Why did the API return 200 or 202 but my data is not visible?

The API likely accepted or queued the data, while downstream processing failed separately. Honeycomb documents that 202 means queued for processing, and Langfuse maintainers explain that downstream failures may not appear in the ingestion response. If data is missing, check worker logs, downstream queue health, WAF/proxy logs, and backend write errors. For a concrete example of the full path from ingestion to dashboard visibility, see this end-to-end walkthrough.

What is a safe default batch size?

There is no universal number. Use the target API’s documented limit, then set your client threshold 20 to 50% below that. Flush on count, bytes, or time, whichever comes first. A reasonable starting point for many JSON-based metrics APIs: 100 records, 400 KB encoded, 2 seconds.

How do batching limits differ in serverless environments?

Serverless functions have short lifetimes and can freeze or terminate between invocations. A background timer may never fire. The key difference is that you must flush explicitly at lifecycle boundaries (using mechanisms like waitUntil or after) and keep batches small enough to send within the remaining execution time. For practical patterns, see guides on instrumenting Cloudflare Workers with counters and histograms.

Should I use JSON or Protobuf for ingestion batching?

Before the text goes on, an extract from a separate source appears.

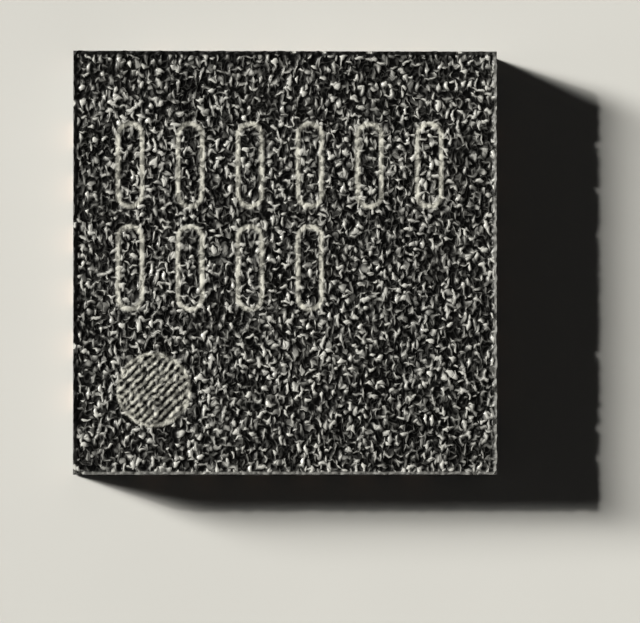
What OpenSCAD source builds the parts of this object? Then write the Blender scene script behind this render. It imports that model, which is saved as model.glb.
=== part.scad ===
// Quad flat no-lead integrated circuit package, sawn from a moulded strip.
// The origin is at the centre of the seating plane: terminals at z = 0, marked face up at +Z.
// Terminal 1 is beside the index mark in the (-X, -Y) corner, and the numbers run counter-clockwise.

/* [Package] */
// Side of the square package, from saw cut to saw cut
body_side = 4; // [3.9:0.05:4.5]
// Height of the package above the seating plane, up to the lip round its marked face
body_h = 0.85; // [0.8:0.01:1]
// Height of the moulding's underside above the seating plane
standoff = 0.02; // [0.01:0.005:0.05]

/* [Terminals] */
// Terminals along each side
leads_per_side = 6; // [2:1:6]
// Spacing of the terminals
lead_pitch = 0.5; // [0.4:0.01:0.52]
// Width of a terminal's exposed foot
lead_w = 0.25; // [0.18:0.01:0.3]
// Length of a terminal's exposed foot
lead_len = 0.4; // [0.3:0.01:0.45]
// Width of the thin wing along each flank of a terminal
wing_w = 0.045; // [0.02:0.005:0.05]
// Length of the thin tip ahead of a terminal's foot
tip_len = 0.1; // [0.05:0.01:0.14]
// Distance of the wings from the saw cut
wing_setback = 0.08; // [0.05:0.01:0.12]

/* [Lead frame] */
// Thickness of the copper sheet
frame_t = 0.2; // [0.15:0.01:0.24]
// Depth etched away from below under wings, tips, rim and tie bars
etch_t = 0.1; // [0.06:0.01:0.12]
// Least gap etched between a tie bar and a terminal
etch_gap = 0.1; // [0.08:0.01:0.14]
// Distance from a terminal's foot to the exposed paddle
paddle_gap = 0.35; // [0.32:0.01:0.45]
// Width of the thin rim round the exposed paddle
rim_w = 0.1; // [0.05:0.01:0.12]
// Chamfer on the paddle's corner nearest terminal 1
paddle_chamfer = 0.35; // [0.2:0.01:0.5]
// Radius that the etching leaves on the paddle's corners
paddle_corner_r = 0.06; // [0.03:0.01:0.1]
// Width of the four tie bars
tie_bar_w = 0.15; // [0.1:0.01:0.2]

/* [Die] */
// Length of the silicon die along X
die_l = 1.7; // [1.5:0.05:2.1]
// Width of the silicon die along Y
die_w = 1.5; // [1.4:0.05:2.1]
// Thickness of the silicon die
die_t = 0.25; // [0.15:0.01:0.28]
// Thickness of the adhesive under the die
attach_t = 0.025; // [0.015:0.005:0.04]
// Spread of the adhesive beyond the die
attach_spread = 0.08; // [0.05:0.01:0.12]
// Height that the adhesive climbs up the die's sides
attach_climb = 0.07; // [0.03:0.01:0.12]
// Thickness of the adhesive's upper lip
attach_lip = 0.01; // [0.005:0.005:0.02]

/* [Bond wires] */
// Diameter of a bond wire
wire_d = 0.025; // [0.018:0.001:0.03]
// Diameter of the ball squashed on a bond pad
ball_d = 0.06; // [0.05:0.005:0.075]
// Height of the squashed ball
ball_h = 0.015; // [0.01:0.001:0.02]
// Spacing of the bond pads along a die edge
pad_pitch = 0.22; // [0.12:0.01:0.24]
// Distance of the bond pads from the die edge
pad_inset = 0.06; // [0.05:0.01:0.1]
// Height of the wire loops above the die
loop_h = 0.15; // [0.1:0.01:0.18]
// Distance from a ball to the top of its loop
loop_bend = 0.14; // [0.1:0.01:0.2]
// Angle at which a wire comes down on its terminal
landing_angle = 38; // [30:1:45]
// Distance of the stitch's end from the saw cut
stitch_setback = 0.24; // [0.2:0.01:0.28]
// Length of the stitch pressed flat on the terminal
stitch_len = 0.05; // [0.03:0.005:0.07]
// Width of the stitch at its end
stitch_w = 0.045; // [0.035:0.005:0.06]
// Thickness of the stitch at its end
stitch_t = 0.006; // [0.004:0.001:0.01]

/* [Marked face] */
// Height of the lip that the saw leaves round the marked face
lip_h = 0.02; // [0.01:0.005:0.04]
// Width of that lip at its foot
lip_w = 0.03; // [0.02:0.005:0.05]
// Width of the lip's flat crest at the saw cut
crest_w = 0.006; // [0.004:0.001:0.01]
// Diameter of the hatched index mark
index_d = 0.7; // [0.4:0.05:0.9]
// Distance of the mark's centre from the package's left side
index_x = 0.76; // [0.6:0.01:1]
// Distance of the mark's centre from the package's front side
index_y = 0.8; // [0.6:0.01:1]
// Spacing of the hatch strokes
hatch_pitch = 0.057; // [0.05:0.001:0.1]
// Width of a hatch stroke
hatch_w = 0.03; // [0.02:0.001:0.045]
// Angle of the hatch strokes
hatch_angle = 45; // [0:1:90]
// Depth of the hatch strokes
hatch_depth = 0.012; // [0.008:0.001:0.03]

/* [Hidden] */
eps = 0.01;
curve_fn = 48;
wire_sides = 6;
neck_h = 0.008;
rise_steps = 3;
fall_steps = 4;
lead_count = 4 * leads_per_side;
paddle_side = body_side - 2 * (lead_len + paddle_gap);
die_z = frame_t + attach_t;
die_top = die_z + die_t;
loop_top = die_top + loop_h;
mould_h = body_h - standoff;
face_z = body_h - lip_h;

function two_digits(n) = n < 10 ? str("0", n) : str(n);
function lead_name(n) = str("lead_", two_digits(n));
function wire_name(n) = str("bond_wire_", two_digits(n));

// Side of the package that terminal n is on: 0 front, 1 right, 2 back, 3 left
function side_of(n) = floor((n - 1) / leads_per_side);

// Place of terminal n along its side, in pitches from the side's middle
function place_of(n) = (n - 1) % leads_per_side - (leads_per_side - 1) / 2;

// Half the die's extent towards the given side
function die_half(side) = (side % 2 == 0 ? die_w : die_l) / 2;

// Lead frame

// Two crossed strips along the package's diagonals, between two heights
module diagonal_strips(width, low, high) {
    for (turn = [45, 135])
        rotate(turn)
            translate([-body_side, -width / 2, low])
                cube([2 * body_side, width, high - low]);
}

// Plan of a bar that runs inwards from y = 0 and has a round inner end
module round_ended(width, length) {
    translate([-width / 2, 0])
        square([width, length - width / 2]);
    translate([0, length - width / 2])
        circle(d = width, $fn = curve_fn);
}

// One terminal at the middle of the front side: a full-thickness foot under a thin winged top
module lead_bar() {
    wing_plan_w = lead_w + 2 * wing_w;
    linear_extrude(frame_t)
        round_ended(lead_w, lead_len);
    translate([0, wing_setback, etch_t])
        linear_extrude(frame_t - etch_t)
            round_ended(wing_plan_w, lead_len + tip_len - wing_setback);
}

// Terminal n, cut back where a tie bar passes it
module lead(n) {
    color("darkgoldenrod")
        rotate(90 * side_of(n))
            difference() {
                translate([place_of(n) * lead_pitch, -body_side / 2, 0])
                    lead_bar();
                diagonal_strips(tie_bar_w + 2 * etch_gap, -eps, frame_t + eps);
            }
}

// Plan of the paddle, grown by the given width, with the corner nearest terminal 1 cut off
module paddle_plan(grow) {
    half = paddle_side / 2 - paddle_corner_r;
    cut = paddle_chamfer - paddle_corner_r * (2 - sqrt(2));
    offset(r = paddle_corner_r + grow, $fn = curve_fn)
        polygon([
            [-half + cut, -half],
            [half, -half],
            [half, half],
            [-half, half],
            [-half, -half + cut]
        ]);
}

// Exposed paddle with its thin rim and the tie bars that held it in the strip
module die_paddle() {
    color("goldenrod") {
        linear_extrude(frame_t)
            paddle_plan(0);
        translate([0, 0, etch_t])
            linear_extrude(frame_t - etch_t)
                paddle_plan(rim_w);
        intersection() {
            diagonal_strips(tie_bar_w, etch_t, frame_t);
            translate([-body_side / 2, -body_side / 2, 0])
                cube([body_side, body_side, frame_t]);
        }
    }
}

// Die and adhesive

module silicon_die() {
    color("slategray")
        translate([-die_l / 2, -die_w / 2, die_z])
            cube([die_l, die_w, die_t]);
}

// Rounded slab of adhesive that reaches the given distance beyond the die
module adhesive_slab(spread) {
    for (x = [-1, 1], y = [-1, 1])
        translate([x * die_l / 2, y * die_w / 2, 0])
            cylinder(r = spread, h = attach_lip, $fn = 16);
}

// Adhesive as squeezed out round the die, with the die's own space still in it
module adhesive_mound() {
    translate([0, 0, frame_t])
        hull() {
            adhesive_slab(attach_spread);
            translate([0, 0, attach_t + attach_climb - attach_lip])
                adhesive_slab(attach_lip);
        }
}

module die_attach() {
    color("lightgray")
        difference() {
            adhesive_mound();
            silicon_die();
        }
}

// Bond wires

// Point of a cubic curve with control points p, for t from 0 to 1
function cubic(p, t) =
    pow(1 - t, 3) * p[0] + 3 * pow(1 - t, 2) * t * p[1] + 3 * (1 - t) * t * t * p[2] + pow(t, 3) * p[3];

// Direction of the same curve
function cubic_slope(p, t) =
    pow(1 - t, 2) * (p[1] - p[0]) + 2 * (1 - t) * t * (p[2] - p[1]) + t * t * (p[3] - p[2]);

// A station is [distance from the ball, height, tilt of the wire, half width, half thickness]
function ball_stations() = [
    [0, die_top, 90, 0.4 * ball_d, 0.4 * ball_d],
    [0, die_top + ball_h / 2, 90, ball_d / 2, ball_d / 2],
    [0, die_top + ball_h, 90, 0.35 * ball_d, 0.35 * ball_d],
    [0, die_top + ball_h + neck_h, 90, wire_d / 2, wire_d / 2]
];

// Quarter ellipse from the neck up to the top of the loop
function rise_stations() =
    let (start = die_top + ball_h + neck_h, rise = loop_top - start)
    [for (k = [1 : rise_steps])
        let (a = 90 * k / rise_steps)
        [loop_bend * (1 - cos(a)), start + rise * sin(a), atan2(rise * cos(a), loop_bend * sin(a)),
            wire_d / 2, wire_d / 2]];

// Smooth fall from the top of the loop to the heel of the stitch
function fall_stations(heel) =
    let (
        drop_run = (heel - loop_bend) * 0.3,
        landing = [heel, frame_t + wire_d / 2],
        path = [
            [loop_bend, loop_top],
            [loop_bend + 0.45 * (heel - loop_bend), loop_top],
            landing + drop_run * [-1, tan(landing_angle)],
            landing
        ]
    )
    [for (k = [1 : fall_steps])
        let (p = cubic(path, k / fall_steps), d = cubic_slope(path, k / fall_steps))
        [p[0], p[1], atan2(d[1], d[0]), wire_d / 2, wire_d / 2]];

// Height of a station's centre when the flat under its section lies on the terminal
function on_lead(half_t) = frame_t + half_t * sin(360 / wire_sides);

// The stitch widens and thins to its end, flat on the terminal
function stitch_stations(reach) =
    let (mid_w = (wire_d + stitch_w) / 4, mid_t = (wire_d + stitch_t) / 4)
    [
        [reach - stitch_len / 2, on_lead(mid_t), 0, mid_w, mid_t],
        [reach, on_lead(stitch_t / 2), 0, stitch_w / 2, stitch_t / 2]
    ];

// Corners of the section at one station
function ring(s) = [
    for (k = [0 : wire_sides - 1])
        let (a = 360 * k / wire_sides)
        [s[0] - s[4] * sin(a) * sin(s[2]), s[3] * cos(a), s[1] + s[4] * sin(a) * cos(s[2])]
];

// Wire of the given reach, from a ball at the origin along +X
module wire_solid(reach) {
    stations = concat(ball_stations(), rise_stations(), fall_stations(reach - stitch_len), stitch_stations(reach));
    last = len(stations) - 1;
    corners = [for (s = stations) each ring(s)];
    sides = [
        for (j = [0 : last - 1], k = [0 : wire_sides - 1])
            let (a = j * wire_sides + k, b = j * wire_sides + (k + 1) % wire_sides)
            each [[a, a + wire_sides, b], [b, a + wire_sides, b + wire_sides]]
    ];
    foot = [for (k = [0 : wire_sides - 1]) k];
    tail = [for (k = [wire_sides - 1 : -1 : 0]) last * wire_sides + k];
    polyhedron(corners, concat([foot], sides, [tail]));
}

// Wire from the bond pad of terminal n to its stitch
module bond_wire(n) {
    pad = [place_of(n) * pad_pitch, pad_inset - die_half(side_of(n))];
    stitch = [place_of(n) * lead_pitch, stitch_setback - body_side / 2];
    run = stitch - pad;
    color("gold")
        rotate(90 * side_of(n))
            translate(pad)
                rotate(atan2(run[1], run[0]))
                    wire_solid(norm(run));
}

// Moulding

// What the sloping lip leaves open above the marked face, and on up past its crest
module face_tray() {
    floor_side = body_side - 2 * lip_w;
    slope_run = lip_w - crest_w;
    translate([0, 0, face_z])
        linear_extrude(2 * lip_h, scale = (floor_side + 4 * slope_run) / floor_side)
            square(floor_side, center = true);
}

// Parallel strokes of the index mark, as deep as they are cut into the marked face
module index_hatch() {
    strokes = ceil(index_d / hatch_pitch / 2);
    translate([index_x - body_side / 2, index_y - body_side / 2, face_z - hatch_depth])
        intersection() {
            cylinder(d = index_d, h = 2 * hatch_depth, $fn = curve_fn);
            rotate(hatch_angle)
                for (k = [-strokes : strokes])
                    translate([-index_d, k * hatch_pitch - hatch_w / 2, 0])
                        cube([2 * index_d, hatch_w, 2 * hatch_depth]);
        }
}

// Moulding compound round everything, open where copper reaches the underside and the saw cuts
module mould_body() {
    color("dimgray")
        difference() {
            translate([-body_side / 2, -body_side / 2, standoff])
                cube([body_side, body_side, mould_h]);
            die_paddle();
            adhesive_mound();
            silicon_die();
            for (n = [1 : lead_count]) {
                lead(n);
                bond_wire(n);
            }
            face_tray();
            index_hatch();
        }
}

mould_body();
die_paddle();
die_attach();
silicon_die();
for (n = [1 : lead_count]) {
    lead(n);
    bond_wire(n);
}
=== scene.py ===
import math

import bmesh
import bpy
from mathutils import Matrix, Vector

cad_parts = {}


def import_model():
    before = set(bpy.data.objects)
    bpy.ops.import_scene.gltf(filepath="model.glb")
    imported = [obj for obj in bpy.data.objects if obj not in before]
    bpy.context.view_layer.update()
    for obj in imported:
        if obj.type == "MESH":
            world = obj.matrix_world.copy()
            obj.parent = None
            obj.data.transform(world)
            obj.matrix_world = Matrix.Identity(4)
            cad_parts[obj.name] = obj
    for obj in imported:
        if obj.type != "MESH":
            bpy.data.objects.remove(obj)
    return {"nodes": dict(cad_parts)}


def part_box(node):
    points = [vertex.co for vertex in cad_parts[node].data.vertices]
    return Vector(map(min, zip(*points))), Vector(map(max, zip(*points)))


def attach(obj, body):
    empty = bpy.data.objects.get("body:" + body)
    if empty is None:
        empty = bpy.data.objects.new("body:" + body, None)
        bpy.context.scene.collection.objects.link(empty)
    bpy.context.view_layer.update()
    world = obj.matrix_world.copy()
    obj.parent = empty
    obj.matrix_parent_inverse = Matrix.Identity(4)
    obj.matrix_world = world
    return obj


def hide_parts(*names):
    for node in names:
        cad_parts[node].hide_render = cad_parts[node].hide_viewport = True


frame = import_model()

bl_info = {
    "name": "Flat No-Lead Chip Package",
    "version": (1, 0, 0),
    "blender": (4, 5, 0),
    "location": "View3D > Sidebar > Chip Package",
    "description": "Finishes a sawn flat no-lead chip package and sets it on a studio floor",
    "category": "Object",
}

# Metres in a millimetre
MM = 0.001

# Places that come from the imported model, in metres
MOULD_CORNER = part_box("mould_body")[1]
HALF_SIDE = MOULD_CORNER.x
TOP_Z = MOULD_CORNER.z

# Axis and direction that the front, right, back and left sides face
SIDES = ((1, -1), (0, 1), (1, 1), (0, -1))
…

JSON is easier to debug and works well for lower-volume or serverless use cases. OTLP Protobuf is more efficient on the wire and better for high-volume pipelines. The format choice should match your ingestion target’s supported formats, your team’s debugging needs, and your volume. If you are sending lightweight counters and histograms from JavaScript, JSON is usually the simpler choice.

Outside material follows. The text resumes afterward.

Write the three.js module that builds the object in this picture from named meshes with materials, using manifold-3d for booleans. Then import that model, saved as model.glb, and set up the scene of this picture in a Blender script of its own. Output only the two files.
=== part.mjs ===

What are the most common batching mistakes?

Using record count as a proxy for byte size. Forgetting decompressed size limits. Letting serverless functions exit before flushing. Treating HTTP 200/202 as proof that data is queryable. Increasing batch size without measuring memory impact. Each of these has caused real production incidents documented in community threads and vendor troubleshooting guides.